Frank Kosman

Kankakee Police Chief Frank Kosman talks to a reporter after a shooting incident at the intersection of Brighton Street and Sixth Avenue last May. Kosman has been on the job two months, and praises the city force for its “professionalism.’’

KANKAKEE — Frank Kosman still is feeling his way around Kankakee and the 68-member Kankakee police force he has been chosen to lead.

But the 5-foot-4-inch former Bensenville police chief and son of a Nicor Gas service technician is hoping to bring a fresh look to the department, and he might be already a first for a Kankakee police chief.

The 59-year-old Kosman’s hobby is playing in a polka band.

“It’s something I’ve been doing on and off for 20 years. ... I’m not very accomplished,” he confessed during an interview with the Daily Journal. “I’m not ready to take it on the road.”

Regardless of Kosman’s musical abilities, the man sworn into office May 6 and who started his city tenure May 16, sat down to answer a few questions about his vision for the department and his love for police work.

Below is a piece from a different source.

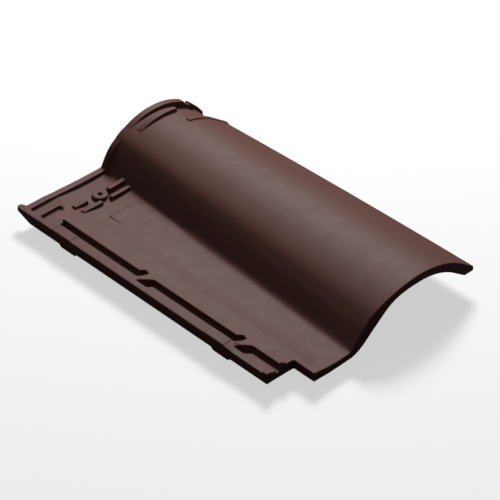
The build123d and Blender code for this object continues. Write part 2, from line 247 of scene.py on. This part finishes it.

Why did you want to become a police officer?

Kosman said it actually was something one of his Marist High School (Class of 1978) teachers said.

“The teacher gave a talk. He said we are the leaders of the next generation. I thought police and helping others would be a great profession to get in. ... We were going to be the future leaders in America and we should prepare ourselves.

“Policing is an honorable, good profession. I made it my goal.”

If you did not enter law enforcement, what profession might you have entered?

“I always enjoyed sports.” Kosman played running back for Marist High School. He also loved baseball. A South Side Chicago native, Kosman is a Chicago White Sox fan.

“I think it would have been something in the sports field,” the Blue Island native noted. He thought of owning his own sporting goods store.

After a long and successful career in Bensenville, why didn’t you just want to sit back and relax?

“I really enjoy the work. It’s a challenging job. I like to identify problems and find solutions. I wanted to stay in the field.”

Compare Bensenville to Kankakee?

“They are both dynamic, diverse towns. Bensenville is more warehousing (it is near O’Hare International Airport). But it did not have a defined downtown area. Kankakee has more of a city identity.”

Kosman drove to Kankakee several times before he was hired. At first he thought Kankakee was a far southern suburb to Chicago. He discovered it’s a little more south than that.

“I found it to be more a ‘city,’” he said of Kankakee. “The river has so much potential. That makes this city unique.”

What was it about the Kankakee position which caused you to seek this job?

He wanted to work in a larger town than Bensenville. Kankakee fits that bill.

“It’s an action department,” he said. He noted the specialty units the city has.” He also did not want to be far from Chicago.

“I’m comfortable in the Chicagoland area. I can still see family and children and grandchildren.”

What is your favorite police show?

“Funny you ask. I really don’t watch too many police shows.” But if he has to choose, he said the last one he watched was “Hill Street Blues.”

“I enjoyed that show, but I usually watch something else.”

What was your perception of Kankakee prior to arriving here? Has your perception changed?

“I just thought it was another South Side suburb. I like (the) separate neighborhoods. I think that brings more closeness in neighborhoods. I like that.

“Nothing has really surprised me.” Kosman has been impressed with what he calls the “professionalism” of the city force.

What do you consider your top challenge here?

“I want to identify problems sooner to increase safety here. It’s meeting and talking to people and finding out what the problems are.”

Kosman said he’s been somewhat caught off guard by the number of people who already know him and have approached him.

Although he didn’t note it as his golden rule, Kosman plans to impress on his new department a simple, but important, way of conducting business.

“Treat everyone like you or your family would like to be treated. When you keep that in mind everything else becomes natural.”